Notice any differences? In these incredibly brief snapshots into Spot’s family life, we are already to assume that Mommy does not work and is in charge of all shopping and cooking, and Daddy works, hence a whole day with him is special and full of adventure. Even if that is the case in some modern-day families, many have established very different gender roles. Why reinforce traditional roles in a book like this? Spot plays soccer, flies a kite, feeds ducks and eats ice-cream with Dad. He eats breakfast, goes to the grocery store, gets hurt, plays hide-and-seek and bakes a cake with Mom. He reads a story with both parents, but Daddy’s story is “special.” Mommy’s is not.

When I first read Spot Loves His Mommy, I was teaching full-time, and I was offended by the contradiction in these books because it implied that Mommy time was not as special. For all parents who work outside the home, time with our children is limited regardless of gender or family roles. It is true, even when teaching, I did all of the grocery shopping and was usually there when Robert got hurt. I also took him to the playground, played music with him and pushed him in his little car through the streets of Manhattan. Now, I am home with my three children. I bet most stay-at-home parents who do the cooking and nag their children about breakfast, as Spot’s mom does, also enjoy being recognized for the spontaneous and exciting moments they bring to the family.

The juxtaposition in these Spot books was unnecessary. The author only had a few pages to create a simple story line, and he chose to reinforce traditional gender roles rather than attempt to be gender neutral. Mommy and Daddy could have both been doing really exciting things or tackling everyday chores. Instead, he chose to make Daddy a “fun” diversion from everyday, and Mommy the main caregiver who is loving but boring. Mommy could be a combination of many modern-day moms and still bake a cake. She could have reflected my friend Jess, who coaches her daughter’s soccer team and goes with her on distance runs. She and Spot could have gone kayaking, as I do with my children. Or, as is the case of about half of the moms I know, she could have taken Spot to her office for Take Your Puppy to Work Day. Even a simple bike ride would suffice.

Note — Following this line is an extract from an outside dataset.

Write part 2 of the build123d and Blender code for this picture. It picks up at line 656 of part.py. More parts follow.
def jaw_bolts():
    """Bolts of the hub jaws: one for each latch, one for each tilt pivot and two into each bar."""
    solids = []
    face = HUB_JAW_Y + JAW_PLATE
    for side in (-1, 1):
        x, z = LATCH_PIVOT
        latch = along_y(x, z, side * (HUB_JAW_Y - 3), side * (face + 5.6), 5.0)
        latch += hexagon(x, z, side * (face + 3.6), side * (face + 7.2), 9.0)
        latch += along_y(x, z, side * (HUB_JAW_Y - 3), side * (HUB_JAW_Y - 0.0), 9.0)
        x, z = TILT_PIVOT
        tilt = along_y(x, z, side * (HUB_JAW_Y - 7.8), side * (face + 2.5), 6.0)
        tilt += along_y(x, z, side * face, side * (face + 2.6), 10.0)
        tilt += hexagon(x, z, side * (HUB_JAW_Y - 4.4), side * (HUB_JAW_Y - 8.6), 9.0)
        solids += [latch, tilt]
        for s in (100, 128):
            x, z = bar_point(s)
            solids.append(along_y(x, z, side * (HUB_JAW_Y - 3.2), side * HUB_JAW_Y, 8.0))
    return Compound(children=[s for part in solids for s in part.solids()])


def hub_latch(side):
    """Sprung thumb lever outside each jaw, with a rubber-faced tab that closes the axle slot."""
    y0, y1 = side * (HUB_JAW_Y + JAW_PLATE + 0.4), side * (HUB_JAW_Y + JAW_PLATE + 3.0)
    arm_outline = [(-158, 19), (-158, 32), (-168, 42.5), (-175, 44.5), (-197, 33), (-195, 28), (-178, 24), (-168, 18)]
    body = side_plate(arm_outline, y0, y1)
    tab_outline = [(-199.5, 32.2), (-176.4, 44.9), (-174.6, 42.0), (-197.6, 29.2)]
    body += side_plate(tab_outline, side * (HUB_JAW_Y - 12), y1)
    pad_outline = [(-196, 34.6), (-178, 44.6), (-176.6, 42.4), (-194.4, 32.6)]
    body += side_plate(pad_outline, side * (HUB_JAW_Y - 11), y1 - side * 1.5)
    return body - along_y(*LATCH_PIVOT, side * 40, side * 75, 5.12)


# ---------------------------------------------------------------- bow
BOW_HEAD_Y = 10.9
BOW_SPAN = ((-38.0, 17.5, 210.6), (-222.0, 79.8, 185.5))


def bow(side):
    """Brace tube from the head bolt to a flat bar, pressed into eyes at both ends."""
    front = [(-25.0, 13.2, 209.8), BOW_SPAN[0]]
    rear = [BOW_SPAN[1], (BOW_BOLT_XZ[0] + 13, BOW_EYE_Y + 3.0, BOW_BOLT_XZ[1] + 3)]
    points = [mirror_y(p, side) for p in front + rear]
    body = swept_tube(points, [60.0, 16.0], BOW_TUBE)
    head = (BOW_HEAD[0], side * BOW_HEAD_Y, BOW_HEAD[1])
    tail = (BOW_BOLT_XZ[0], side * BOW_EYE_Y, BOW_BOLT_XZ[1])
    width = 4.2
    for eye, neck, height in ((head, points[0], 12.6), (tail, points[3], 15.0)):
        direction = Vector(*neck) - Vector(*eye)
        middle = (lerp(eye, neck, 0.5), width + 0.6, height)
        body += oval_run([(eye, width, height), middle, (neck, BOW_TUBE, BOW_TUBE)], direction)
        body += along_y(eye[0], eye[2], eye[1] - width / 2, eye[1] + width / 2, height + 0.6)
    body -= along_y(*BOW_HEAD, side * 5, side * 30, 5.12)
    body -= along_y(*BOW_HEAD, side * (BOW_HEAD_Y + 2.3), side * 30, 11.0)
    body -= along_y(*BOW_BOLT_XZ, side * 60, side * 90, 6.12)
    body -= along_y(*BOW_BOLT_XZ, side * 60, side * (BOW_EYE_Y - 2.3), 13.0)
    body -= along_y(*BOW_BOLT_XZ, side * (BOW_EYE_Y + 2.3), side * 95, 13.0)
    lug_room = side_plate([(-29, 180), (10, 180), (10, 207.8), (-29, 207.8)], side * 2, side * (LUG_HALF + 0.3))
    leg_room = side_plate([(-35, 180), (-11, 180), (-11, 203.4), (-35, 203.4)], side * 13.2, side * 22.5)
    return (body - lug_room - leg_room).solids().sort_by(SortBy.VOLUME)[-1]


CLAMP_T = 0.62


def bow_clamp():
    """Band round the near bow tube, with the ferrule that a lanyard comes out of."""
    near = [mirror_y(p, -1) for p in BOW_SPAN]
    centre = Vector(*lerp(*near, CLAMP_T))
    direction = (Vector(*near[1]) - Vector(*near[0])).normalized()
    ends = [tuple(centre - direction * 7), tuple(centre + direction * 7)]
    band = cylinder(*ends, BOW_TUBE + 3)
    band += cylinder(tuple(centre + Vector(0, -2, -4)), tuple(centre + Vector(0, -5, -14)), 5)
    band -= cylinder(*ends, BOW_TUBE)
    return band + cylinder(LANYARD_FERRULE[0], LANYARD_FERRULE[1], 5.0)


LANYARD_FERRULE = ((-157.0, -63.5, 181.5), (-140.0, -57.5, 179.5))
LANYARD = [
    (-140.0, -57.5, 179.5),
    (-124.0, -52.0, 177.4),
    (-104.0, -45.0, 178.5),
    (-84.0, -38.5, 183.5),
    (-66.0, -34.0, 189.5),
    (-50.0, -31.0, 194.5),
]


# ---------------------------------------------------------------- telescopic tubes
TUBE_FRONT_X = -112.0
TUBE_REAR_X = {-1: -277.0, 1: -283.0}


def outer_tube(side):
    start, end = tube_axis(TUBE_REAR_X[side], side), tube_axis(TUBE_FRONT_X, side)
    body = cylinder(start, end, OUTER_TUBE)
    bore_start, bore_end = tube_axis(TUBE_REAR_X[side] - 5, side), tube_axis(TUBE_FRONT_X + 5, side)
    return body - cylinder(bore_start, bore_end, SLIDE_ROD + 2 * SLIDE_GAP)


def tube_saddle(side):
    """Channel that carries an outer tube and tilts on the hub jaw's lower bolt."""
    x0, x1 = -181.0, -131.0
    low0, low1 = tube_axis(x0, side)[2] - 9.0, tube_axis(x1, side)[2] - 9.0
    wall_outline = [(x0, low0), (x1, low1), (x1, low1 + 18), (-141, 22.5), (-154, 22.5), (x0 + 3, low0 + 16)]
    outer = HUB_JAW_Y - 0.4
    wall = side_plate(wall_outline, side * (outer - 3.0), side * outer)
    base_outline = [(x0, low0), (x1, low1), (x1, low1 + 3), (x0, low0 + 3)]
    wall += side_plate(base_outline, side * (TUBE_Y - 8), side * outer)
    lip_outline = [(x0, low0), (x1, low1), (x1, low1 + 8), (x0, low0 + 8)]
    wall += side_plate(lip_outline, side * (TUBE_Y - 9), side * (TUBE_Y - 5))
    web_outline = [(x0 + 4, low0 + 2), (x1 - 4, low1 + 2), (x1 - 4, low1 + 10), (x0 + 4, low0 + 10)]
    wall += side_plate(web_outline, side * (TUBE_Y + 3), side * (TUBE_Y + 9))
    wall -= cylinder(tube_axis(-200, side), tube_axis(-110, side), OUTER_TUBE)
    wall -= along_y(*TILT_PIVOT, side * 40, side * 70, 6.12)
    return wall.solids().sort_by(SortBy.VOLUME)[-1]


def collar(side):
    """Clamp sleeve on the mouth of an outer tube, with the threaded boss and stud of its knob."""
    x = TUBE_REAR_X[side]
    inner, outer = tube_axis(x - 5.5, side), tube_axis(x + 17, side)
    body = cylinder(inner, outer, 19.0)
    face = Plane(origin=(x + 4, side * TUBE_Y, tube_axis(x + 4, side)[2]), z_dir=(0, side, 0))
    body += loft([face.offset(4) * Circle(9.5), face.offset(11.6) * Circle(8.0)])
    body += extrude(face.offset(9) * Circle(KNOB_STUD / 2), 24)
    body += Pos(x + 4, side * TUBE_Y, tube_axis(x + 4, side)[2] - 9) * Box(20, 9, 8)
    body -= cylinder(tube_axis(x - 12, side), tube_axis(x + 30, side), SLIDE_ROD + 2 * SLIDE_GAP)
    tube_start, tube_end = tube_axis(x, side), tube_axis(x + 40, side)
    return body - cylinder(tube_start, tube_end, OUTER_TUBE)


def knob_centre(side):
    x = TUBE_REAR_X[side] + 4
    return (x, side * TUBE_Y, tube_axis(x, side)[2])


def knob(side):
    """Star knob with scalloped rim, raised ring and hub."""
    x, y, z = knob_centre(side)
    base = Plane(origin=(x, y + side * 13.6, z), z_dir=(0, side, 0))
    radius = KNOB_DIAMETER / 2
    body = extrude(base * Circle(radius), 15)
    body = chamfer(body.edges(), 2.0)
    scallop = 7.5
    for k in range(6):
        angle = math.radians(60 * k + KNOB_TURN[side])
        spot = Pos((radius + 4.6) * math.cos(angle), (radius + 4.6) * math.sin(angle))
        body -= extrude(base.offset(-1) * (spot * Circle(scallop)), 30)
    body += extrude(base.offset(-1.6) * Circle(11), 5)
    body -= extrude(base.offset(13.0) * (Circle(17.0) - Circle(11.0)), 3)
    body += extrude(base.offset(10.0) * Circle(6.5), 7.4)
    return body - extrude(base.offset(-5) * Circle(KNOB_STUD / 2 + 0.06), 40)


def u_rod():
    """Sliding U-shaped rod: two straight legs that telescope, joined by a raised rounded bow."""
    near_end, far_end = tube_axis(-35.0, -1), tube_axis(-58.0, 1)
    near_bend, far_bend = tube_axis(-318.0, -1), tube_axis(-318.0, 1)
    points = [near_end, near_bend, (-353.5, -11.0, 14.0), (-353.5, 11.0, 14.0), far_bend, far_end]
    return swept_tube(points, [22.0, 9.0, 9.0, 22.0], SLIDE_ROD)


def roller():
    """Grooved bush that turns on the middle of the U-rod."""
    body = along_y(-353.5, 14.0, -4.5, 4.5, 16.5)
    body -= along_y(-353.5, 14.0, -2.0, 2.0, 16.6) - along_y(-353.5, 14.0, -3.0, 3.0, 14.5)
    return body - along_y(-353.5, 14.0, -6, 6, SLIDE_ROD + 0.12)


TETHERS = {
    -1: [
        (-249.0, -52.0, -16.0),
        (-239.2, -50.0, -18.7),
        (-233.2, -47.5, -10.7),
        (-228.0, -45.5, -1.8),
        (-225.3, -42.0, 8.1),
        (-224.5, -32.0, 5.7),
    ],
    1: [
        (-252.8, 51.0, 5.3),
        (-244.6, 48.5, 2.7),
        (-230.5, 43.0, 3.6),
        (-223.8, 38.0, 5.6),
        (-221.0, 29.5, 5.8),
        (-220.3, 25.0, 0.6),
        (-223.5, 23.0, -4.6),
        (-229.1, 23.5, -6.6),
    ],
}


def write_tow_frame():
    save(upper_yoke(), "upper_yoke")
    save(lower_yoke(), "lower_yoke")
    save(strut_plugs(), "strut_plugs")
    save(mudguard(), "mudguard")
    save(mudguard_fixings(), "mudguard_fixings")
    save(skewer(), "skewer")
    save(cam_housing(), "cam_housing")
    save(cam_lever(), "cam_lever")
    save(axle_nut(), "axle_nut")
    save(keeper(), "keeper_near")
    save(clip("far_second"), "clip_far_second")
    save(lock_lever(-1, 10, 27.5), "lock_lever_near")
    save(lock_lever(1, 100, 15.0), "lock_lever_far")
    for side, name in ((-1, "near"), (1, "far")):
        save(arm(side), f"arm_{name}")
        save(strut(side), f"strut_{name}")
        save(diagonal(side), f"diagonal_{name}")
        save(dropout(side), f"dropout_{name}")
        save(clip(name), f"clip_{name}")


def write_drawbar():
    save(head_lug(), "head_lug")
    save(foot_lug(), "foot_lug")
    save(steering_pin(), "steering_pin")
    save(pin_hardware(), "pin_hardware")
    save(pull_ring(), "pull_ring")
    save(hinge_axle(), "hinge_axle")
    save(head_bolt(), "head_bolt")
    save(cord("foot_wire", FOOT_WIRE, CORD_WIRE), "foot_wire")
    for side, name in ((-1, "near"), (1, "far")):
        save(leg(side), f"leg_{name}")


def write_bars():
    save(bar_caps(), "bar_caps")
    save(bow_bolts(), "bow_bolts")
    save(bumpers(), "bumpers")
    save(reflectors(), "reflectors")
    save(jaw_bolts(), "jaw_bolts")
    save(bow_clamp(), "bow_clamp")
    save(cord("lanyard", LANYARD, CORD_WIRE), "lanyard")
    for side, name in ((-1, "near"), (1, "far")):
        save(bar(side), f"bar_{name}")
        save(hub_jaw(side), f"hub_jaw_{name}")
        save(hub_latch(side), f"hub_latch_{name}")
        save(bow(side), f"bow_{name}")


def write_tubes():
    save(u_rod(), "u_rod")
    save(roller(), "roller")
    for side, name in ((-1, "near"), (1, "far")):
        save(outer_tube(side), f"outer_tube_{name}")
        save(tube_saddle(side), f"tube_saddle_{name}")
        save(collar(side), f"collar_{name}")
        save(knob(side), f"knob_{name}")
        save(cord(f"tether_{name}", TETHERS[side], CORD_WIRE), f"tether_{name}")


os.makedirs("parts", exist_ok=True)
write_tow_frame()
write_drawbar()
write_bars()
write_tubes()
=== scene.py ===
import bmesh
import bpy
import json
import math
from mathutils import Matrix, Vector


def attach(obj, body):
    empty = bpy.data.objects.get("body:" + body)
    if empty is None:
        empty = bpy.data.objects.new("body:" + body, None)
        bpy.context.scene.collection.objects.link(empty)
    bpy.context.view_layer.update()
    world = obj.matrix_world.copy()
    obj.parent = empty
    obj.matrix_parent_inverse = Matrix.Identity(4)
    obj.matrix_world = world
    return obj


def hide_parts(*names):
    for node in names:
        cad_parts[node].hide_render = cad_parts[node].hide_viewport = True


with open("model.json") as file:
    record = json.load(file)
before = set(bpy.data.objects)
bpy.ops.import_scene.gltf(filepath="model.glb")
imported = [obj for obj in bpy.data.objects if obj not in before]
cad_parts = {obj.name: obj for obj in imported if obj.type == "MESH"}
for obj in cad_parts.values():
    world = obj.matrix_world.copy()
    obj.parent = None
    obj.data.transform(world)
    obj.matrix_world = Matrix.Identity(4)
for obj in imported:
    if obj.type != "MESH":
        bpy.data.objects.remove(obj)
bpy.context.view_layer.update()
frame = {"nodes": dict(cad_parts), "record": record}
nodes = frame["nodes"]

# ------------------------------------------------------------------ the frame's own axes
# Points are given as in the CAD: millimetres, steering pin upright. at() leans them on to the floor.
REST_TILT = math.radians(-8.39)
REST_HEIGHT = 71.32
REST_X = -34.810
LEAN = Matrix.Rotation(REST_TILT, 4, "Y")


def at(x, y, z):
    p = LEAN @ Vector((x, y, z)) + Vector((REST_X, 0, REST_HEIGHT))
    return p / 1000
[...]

I put the Mommy version back on the shelf, and rarely read it. My husband and I laughed about it at first, but something about it really bothered me. When my daughter, Eliza, starting listening to books, I just never picked it up again. I like nurturing my children and meeting their needs. There is nothing wrong with that role for a mother or a father. Spot’s mom seems like a sweet mother. I just don’t need subtle messages sent to my daughter OR my son that women are less adventurous or have less career potential than men, or that men aren’t snuggly and nurturing. How would these books be interpreted by the growing number of stay-at-home dads who make breakfast and ice hurt knees? Families make choices, and children should grow up seeing that they have choices.

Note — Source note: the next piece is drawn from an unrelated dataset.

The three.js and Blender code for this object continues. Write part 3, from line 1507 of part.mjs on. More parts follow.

Everywhere we turn, gender stereotypes bombard our children. Between Disney princesses, superheroes, and even well-intentioned shows like Paw Patrol or Thomas the Tank Engine, both which feature more than 80% male characters, children cannot help but form assumptions about gender differences. Children’s literature is also full of messages about the differences between boys and girls, men and women and mothers and fathers. Our bookshelf is filled with classics, many of which are very traditional in their portrayal of gender roles. The difference between these and my Spot books is that many were written in the 1950s and ‘60s. It doesn’t make it completely okay, but I like to think we’ve made some progress since then.

The two Spot titles were published in 2006, nearly a decade after I graduated college and only two years before Robert was born. A few years later, Eric Hill followed up with Spot Loves His Grandma and Spot Loves His Grandpa (Hill, 2011). In the very first page of each, it is clear that these grandparents are the senior citizen versions of Spot’s parents.

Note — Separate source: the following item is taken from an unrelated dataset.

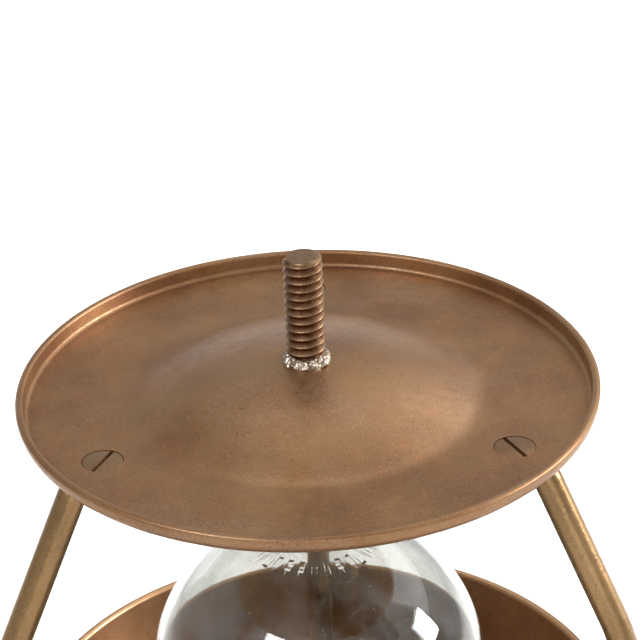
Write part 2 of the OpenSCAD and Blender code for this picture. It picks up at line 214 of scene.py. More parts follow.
def carve(piece, cutters):
    """Cuts bmeshes in millimetres out of a piece."""
    joined = bmesh.new()
    for cutter in cutters:
        join(joined, cutter)
    tool = place_object(joined, "cutter")
    modifier = piece.modifiers.new("carve", "BOOLEAN")
    modifier.operation = "DIFFERENCE"
    modifier.solver = "EXACT"
    modifier.object = tool
    graph = bpy.context.evaluated_depsgraph_get()
    carved = bpy.data.meshes.new_from_object(piece.evaluated_get(graph))
    piece.modifiers.clear()
    piece.data = carved
    bpy.data.objects.remove(tool)
    carved.shade_smooth()
    carved.set_sharp_from_angle(angle=math.radians(SHARP_EDGE))
    return piece


def dress(piece, body, slot, *nodes, finish=None):
    """Rides a piece on its body, with its finish, in place of CAD nodes."""
    piece.data.materials.clear()
    piece.data.materials.append(finishes[finish or slot])
    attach(piece, body)
    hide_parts(*nodes)
    return piece


# ---- Finishes ----

RANGE, MATH, BUMP = "ShaderNodeMapRange", "ShaderNodeMath", "ShaderNodeBump"


def srgb(code):
    """Linear colour of a hex code such as #B58A4A."""
    channels = [int(code[i : i + 2], 16) / 255 for i in (1, 3, 5)]
    return tuple(c / 12.92 if c <= 0.04045 else ((c + 0.055) / 1.055) ** 2.4 for c in channels) + (1.0,)


def add(tree, kind, inputs=(), output=0, **settings):
    """Adds a node; its inputs, in order or by name, are values or other nodes' sockets."""
    made = tree.nodes.new(kind)
    for key, value in settings.items():
        setattr(made, key, value)
    for key, value in inputs.items() if isinstance(inputs, dict) else enumerate(inputs):
        if isinstance(value, bpy.types.NodeSocket):
            tree.links.new(value, made.inputs[key])
        else:
            made.inputs[key].default_value = value
    return made.outputs[output]


def new_material(name, **constants):
    """Material with a shader that has these constants, and its object coordinates."""
    material = bpy.data.materials.new(name)
    material.use_nodes = True
    tree = material.node_tree
    shader = tree.nodes["Principled BSDF"]
    for key, value in constants.items():
        shader.inputs[key.replace("_", " ")].default_value = value
    return material, tree, shader, add(tree, "ShaderNodeTexCoord", output="Object")


def connect(tree, shader, **sockets):
    """Links sockets to the inputs of a material's shader."""
    for key, socket in sockets.items():
        tree.links.new(socket, shader.inputs[key.replace("_", " ")])


def pattern(tree, coords, size_mm, detail=3.0, stretch=(1, 1, 1)):
    """Noise whose features are about size_mm across, stretched along an axis."""
    scale = tuple(s / (size_mm * MM) for s in stretch)
    mapped = add(tree, "ShaderNodeMapping", {"Vector": coords, "Scale": scale})
    look = {"Vector": mapped, "Scale": 1.0, "Detail": detail, "Roughness": 0.55}
    return add(tree, "ShaderNodeTexNoise", look)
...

“Grandpa is fun. He makes Spot laugh” while “Spot loves to visit his Grandma. There is always lots to do.” Hmmm, last time I polled my girlfriends, it is often the grandmas who know where the closest please-touch museums, playgrounds and pumpkin patches are located. They are not often enlisting their grandchildren in domestic chores. Sure, children should learn to help out around the house and work hard, but is it always the women in their lives who are putting them to work and the men who provide entertainment?

While it is a little disheartening to see such stereotypical messages in new children’s books, whether subtle or overt, I made a very reassuring discovery. While doing some brief web research on gender stereotypes in children’s literature, my Google searches returned mostly titles that aim to challenge gender stereotypes rather than reinforce them. It was actually more difficult to find lists of books with traditional gender stereotypes. An extensive body of literature exists to show our children that they are individuals who are free to explore their interests and achieve personal goals, regardless of their gender. A huge thanks to Pinky, Rex, the Paper Bag Princess, Ferdinand, and Oliver Buttons! Keep up the good work!


de Paolo, Tomie. Oliver Buttons is a Sissy. Orlando: Voyager Books, 1979.
HIll, Eric. Spot Loves His Daddy. New York: Penguin, 2006.
Hill, Eric. Spot Loves His Grandma. New York: Penguin, 2011.
HIll, Eric. Spot Loves His Grandma. New York: Penguin, 2011.
Hill, Eric. Spot Loves His Mommy. New York: Penguin, 2006.
Howe, James. Pinky & Rex. New York: Simon and Schuster, 1990.
Leaf, Munro. Ferdinand. Viking Press, 1936.